Keeping up with the rising cost of living is a challenge. A new report shows new teachers in the state’s three largest school districts couldn’t afford to rent a one-bedroom apartment.

“We hope the report itself is going to talk a lot the cost of living — that’s what we heard from our stakeholders across the field,” Colleen O’Neil, the education department’s executive director of educator talent told the state board. “They literally were not able to meet the cost of living because their salaries did not compensate them fairly enough to find housing.”

Other suggestions the report might highlight to improve teacher compensation include loan forgiveness, housing incentives and creating a differentiated pay scale for teachers — something teachers unions staunchly oppose.

Help schools better plan for hiring and send teachers where they’re needed.

One short-term solution the state is considering recommending is allocating more resources to help schools plan for teacher turnover. This includes providing incentives for teachers to notify school leaders about their plans to leave the classroom earlier.

The education departments are also suggesting the state increase the number of programs that can help teachers get licensed in more than one subject at a time. Other ideas include offering scholarships to potential teachers to complete licensing requirements for content areas that are lacking viable candidates — likely math and science — and providing transportation and technology stipends for rural teachers.

Make the teaching profession more attractive.

Teachers “feel they’re not treated like professionals,” O’Neil told the board. So the education departments want the legislature to allow them to partner with private entities to launch a marketing campaign to lift the profile of teaching as a career in the state.

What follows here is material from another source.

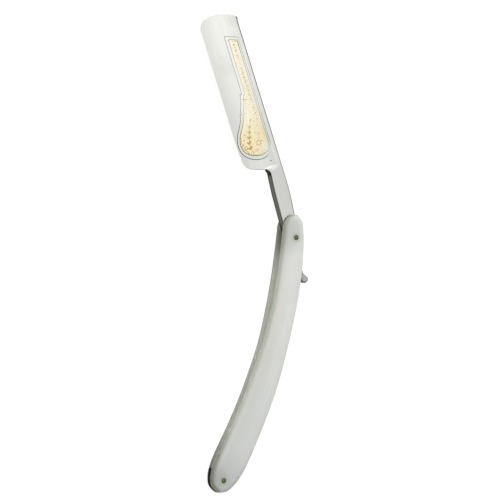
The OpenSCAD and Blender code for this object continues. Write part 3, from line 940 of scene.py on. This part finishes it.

The education departments also hope the legislature considers creating more opportunities for middle and high school students to consider teaching as a viable career path. This could include reinvigorating the state’s Educators Rising program, a program for high school students interested in teaching.

student teaching

Building a teacher pipeline: How one Aurora school has become a training ground for aspiring teachers

Paraprofessional Sonia Guzman, a student of a teaching program, works with students at Elkhart Elementary School in Aurora. (Photo by Yesenia Robles, Chalkbeat)

Students at Aurora’s Elkhart Elementary School are getting assistance from three aspiring teachers helping out in classrooms this year, part of a new partnership aimed at building a bigger and more diverse teacher pipeline.

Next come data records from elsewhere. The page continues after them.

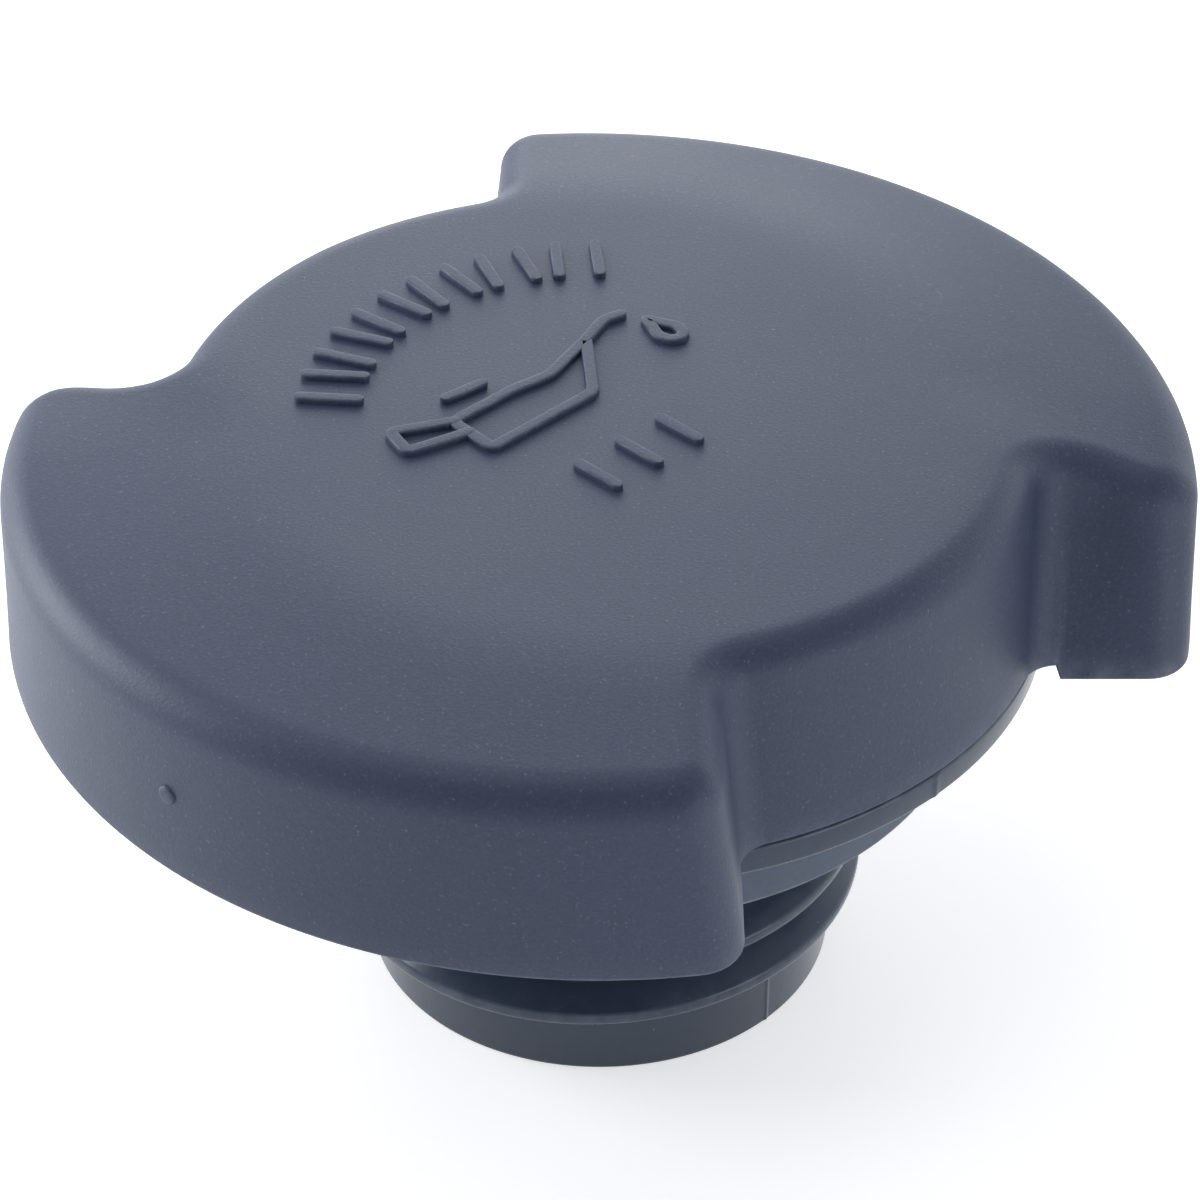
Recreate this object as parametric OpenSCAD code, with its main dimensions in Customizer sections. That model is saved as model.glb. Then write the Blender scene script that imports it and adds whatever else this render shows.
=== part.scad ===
// Oil filler cap: a two-lobed grip cover on a threaded neck insert with a sealing ring.
// The cap stands on the end face of its neck, with the thread's axis on Z and sizes in millimetres.

/* [Neck] */
// Outside radius of the plain neck
neck_r = 14.2; // [13:0.1:15]
// Radius of the neck's hollow, open below
neck_bore_r = 11.8; // [9:0.1:12.2]
// Height from the end face to the lower face of the sealing ring
neck_len = 18; // [17:0.5:30]
// Thickness of the web that closes the neck
web_t = 2; // [1.2:0.1:3]
// Chamfer on the outer edge of the end face
neck_chamfer = 0.4; // [0.1:0.1:0.8]

/* [Thread] */
// Radius over the thread's crest
thread_r = 16; // [15.4:0.1:17]
// Rise of the thread in one turn
thread_pitch = 3.5; // [3:0.25:4]
// Width of the flat crest
crest_w = 0.75; // [0.4:0.05:1]
// Slope of each flank from the square
flank_angle = 30; // [15:1:32]
// Height of the crest's middle where the thread starts
thread_start_z = 4.2; // [3:0.1:6]
// Direction of the thread's start, round from the X axis
thread_start_angle = 130; // [0:5:355]
// Number of turns
thread_turns = 2.6; // [1.5:0.1:3]
// Angle over which the thread rises from the neck at each end
thread_fade = 50; // [30:5:90]

/* [Flange] */
// Radius of the flange
flange_r = 25.95; // [24.5:0.1:27]
// Thickness of the flange at its rim
flange_t = 1.7; // [1.2:0.1:2.5]
// Radius of the step that backs the sealing ring
step_r = 21; // [20:0.1:22]
// Height of the step below the flange
step_h = 2.8; // [2:0.1:5]
// Wall thickness of the step
step_wall = 2; // [1.5:0.1:2.5]
// Thickness of the step's floor
step_floor = 2.2; // [1.5:0.1:3]

/* [Sealing ring] */
// Width of the sealing ring, from the neck outwards
seal_band = 7.4; // [6:0.1:9]
// Thickness of the sealing ring
seal_t = 3.5; // [2:0.1:5]
// Radial clearance between the sealing ring and the neck
seal_clear = 0.05; // [0.02:0.01:0.2]
// Bevel of the ring's outer lower edge
seal_edge = 0.35; // [0.1:0.05:0.6]
// Gap between the thread's crest and the ring's flat sealing face, seen from below
seal_face_gap = 1.2; // [1.1:0.1:2.5]
// Height of the relief inside the sealing face
seal_relief = 1.2; // [0.5:0.1:1.8]

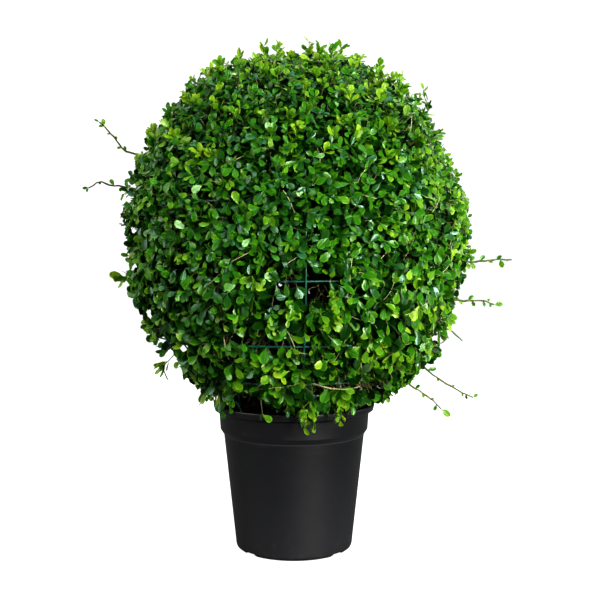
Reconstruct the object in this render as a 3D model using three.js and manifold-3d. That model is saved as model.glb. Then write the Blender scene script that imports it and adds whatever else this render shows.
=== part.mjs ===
// A ball topiary of a small-leaved evergreen shrub in a black nursery pot.
// Millimetres, +Z up. The origin is the middle of the pot's underside, on the ground, and -Y is the front.
// Pot, root ball, trunk, boughs, the wire form that shapes the ball, and the clipped foliage are separate solids.
import * as THREE from "three";
import { mergeVertices } from "three/addons/utils/BufferGeometryUtils.js";
import Module from "manifold-3d";

const wasm = await Module();
wasm.setup();

// Driving dimensions

const GAP = 0.3; // left between solids that touch
const CLEAR = 0.4; // kept by twigs and leaves from everything that isn't theirs

const POT_RIM_RADIUS = 158.5;
const POT_HEIGHT = 287.5;
const POT_WALL = 2.6;
const POT_FACETS = 40;
const LIP_HEIGHT = 8.5; // upright part of the rim
const LIP_SLOPE = 8; // flared part under it
const COLLAR_TOP_RADIUS = 147.8;
const COLLAR_FOOT_RADIUS = 145.6;
const COLLAR_HEIGHT = 33;
const STEP_HEIGHT = 11; // slope from the collar down to the tapered body
const BODY_TOP_RADIUS = 138.6;
const BODY_FOOT_RADIUS = 115;
const FOOT_EDGE = 9; // height of the rounded bottom edge
const FOOT_RADIUS = 108;
const FOOT_WIDTH = 14;
const FLOOR_UNDERSIDE = 6;
const FLOOR_THICKNESS = 3;
const NOTCH_ANGLES = [-50, 50, 130, -130]; // drain notches through the foot, degrees from the front
const NOTCH_WIDTH = 34;
const DRAIN_RADIUS = 6.5;
const SOIL_BELOW_RIM = 20;

const BALL_CENTRE = 630; // height of the ball's widest part
const BALL_RADIUS = 346;
const BALL_DROP = 352; // from the widest part down to the underside
const LOWER_POWER = 2.4; // the lower half is fuller than a true sphere

const CORE_INSET = 42; // dense foliage starts this far inside the clipped surface
const CORE_INSET_DROP = 40; // and comes nearer to it towards the underside
const CORE_DROP_POWER = 5;
const CORE_THICKNESS = 60;
const CORE_LUMPS = 5;
const NECK_RADIUS = 62; // opening under the ball that the trunk rises through

const WIRE_INSET = 29; // the wire form lies this far inside the clipped surface
const WIRE_INSET_DROP = 20; // and comes nearer to it towards the underside
const WIRE_RADIUS = 1.6;
const WIRE_SIDES = 3;
const RIB_COUNT = 6;
const RIB_TURN = 4; // degrees that the front rib stands off the middle
const RIB_TOP_ANGLE = 11; // degrees from the zenith
const RING_HEIGHTS = [352, 426, 540, 676, 802, 900];
const RING_SET = 2 * WIRE_RADIUS + 0.5; // how far a ring's centre line lies inside the ribs'
const LOWEST_RING_SET = RING_SET - 1; // less where the ribs slope in under the ball
const LEG_RADIUS = 122; // the ribs run down into the pot as legs on this circle
const LEG_BURIED = 60;
const LEG_BEND = [[0.3, 28], [0.65, 43], [0.9, 55], [1, 72]]; // share of the way in, and how far down

const TRUNK_BASE_RADIUS = 17;
const TRUNK_TIP_RADIUS = 5.5;
const TRUNK_FLARE = 9;
const TRUNK_SWAY = 11;
const TRUNK_SUNK = 0.02; // share of its height that is cut away flat at the soil
const TRUNK_STEPS = 10;
const BOUGH_STEPS = 5;
const BOUGH_SIDES = 5;
const STEM_LENGTH = 26; // free length of the stem that joins a mass to its bough

const TIERS = [
  { name: "upper", count: 5, zenith: 61, turn: 18, from: [505, 600], root: 8, tip: 4.6 },
  { name: "lower", count: 6, zenith: 113, turn: 0, from: [345, 440], root: 9.5, tip: 5 },
];

const SPRAY_COUNT = 116; // sprays over the whole ball
const SPRAY_LOWEST = 156; // degrees from the zenith
const SPRAY_LENGTH = [24, 34];
const SPRAY_ROOT = 9; // how deep a spray's twig is sunk in the dense foliage
const LEAVES_PER_SPRAY = 4;
const LEAF_LENGTH = [48, 64];
const LEAF_WIDTH = 0.6; // of its length
const LEAF_THICKNESS = 0.055; // of its length
const LEAF_ROOT = 0.4; // how far past its twig's middle a leaf's root is sunk
const LEAF_SPREAD = [46, 84]; // degrees between a leaf and its twig
const TWIG_RADIUS = 3.2;
const LEAF_TRIES = 8;
const CROSSING = 0.5; // cubic millimetres that a leaf may share with the others, near their roots
const CROWN_SLACK = 6; // how far a leaf tip may stand out of the clipped surface
const SKIRT_SLACK = 28; // and how far one may hang below the underside, over the pot's rim
const SKIRT_LEVEL = -0.78; // where that skirt starts, as the height of a unit direction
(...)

The teachers-to-be, students at the University of Northern Colorado’s Center for Urban Education, get training and a paid job while they’re in college. Elkhart principal Ron Schumacher gets paraprofessionals with long-term goals and a possibility that they’ll be better prepared to be Aurora teachers.

For Schumacher, it’s part of a plan to not only help his school, but also others in Aurora Public Schools increase teacher retention.

“Because of the nature of our school demographics, it’s a coin flip with a new teacher,” Schumacher said. “If I lose 50 percent of my teachers over time, I’m being highly inefficient. If these ladies know what they’re getting into and I can have them prepared to be a more effective first-year teacher, there’s more likelihood that I’ll keep them in my school in the long term.”

Elkhart has about 590 students enrolled this year. According to state data from last year, more than 95 percent of the students who attend the school qualify for subsidized lunches, a measure of poverty. The school, which operates with an International Baccalaureate program, has outperformed the district average on some state tests.

The three paraprofessionals hired by the school this year are part of the teaching program at UNC’s Lowry campus, which has long required students to work in a school for the four years they work on their degree.

Students get paid for their work in schools, allowing them to earn some money while going to college. Students from the program had worked in Aurora schools in the past, but not usually three students at once at the same school, and not as part of a formal partnership.

The teaching program has a high number of students of color and first-generation college students, which Rosanne Fulton, the program director, said is another draw for partnering with schools in the metro area.

Schumacher said every principal and education leader has the responsibility to help expose students to more teachers who can relate to them.

One of this year’s paraprofessionals is Andy Washington, an 18-year-old who attended Elkhart for a few years when she was a child.

“Getting to know the kids on a personal level, I thought I was going to be scared, but they’re cool,” Washington said.

Another paraprofessional, 20-year-old Sonia Guzman, said kids are opening up to them.

“They ask you what college is like,” Guzman said.

Schumacher said there are challenges to hiring the students, including figuring out how to make use of the students during the morning or early afternoon while being able to release them before school is done for the day so they can make it to their college classes.

Schumacher said he and his district director are working to figure out the best ways to work around those problems so they can share lessons learned with other Aurora principals.

“We’re using some people differently and tapping into volunteers a little differently, but if it’s a priority for you, there are ways of accommodating their schedules,” he said.

At Elkhart, full-time interventionists work with students in kindergarten through third grade who need extra help learning to read.

But the school doesn’t have the budget to hire the same professionals to work with older students. The three student paraprofessionals are helping bridge that gap, learning from the interventionists so they can work with fourth and fifth grade students.

Recently, the three started getting groups of students that they pull out during class to give them extra work on reading skills.

One exercise they worked on with fourth grade students recently was helping them identify if words had an “oi” or “oy” spelling based on their sounds. Students sounded out their syllables and used flashcards to group similar words.

Districts across the country have looked at similar approaches to help attract and prepare teachers for their own schools. In Denver, bond money voters approved last year is helping pay to expand a program this year where paraprofessionals can apply for a one-year program to become teachers while they continue working.

In the partnership at Elkhart, students paraprofessionals take longer than that, but in their first and second year are already learning how to write lessons during their afternoon classes and then working with teachers at the school to deliver the lessons and then reflect on how well they worked. Students say the model helps them feel supported.

“It’s really helping me to become more confident,” said Stephanie Richards, 26, the third paraprofessional. “I know I’m a lot more prepared.”

Schumacher said the model could also work in the future with students from other teaching schools or programs. It’s a small but important part, he said, toward helping larger efforts to attract and retain teachers, and also diversify the ranks.

“You’re doing something for the next generation of folks coming in,” he said.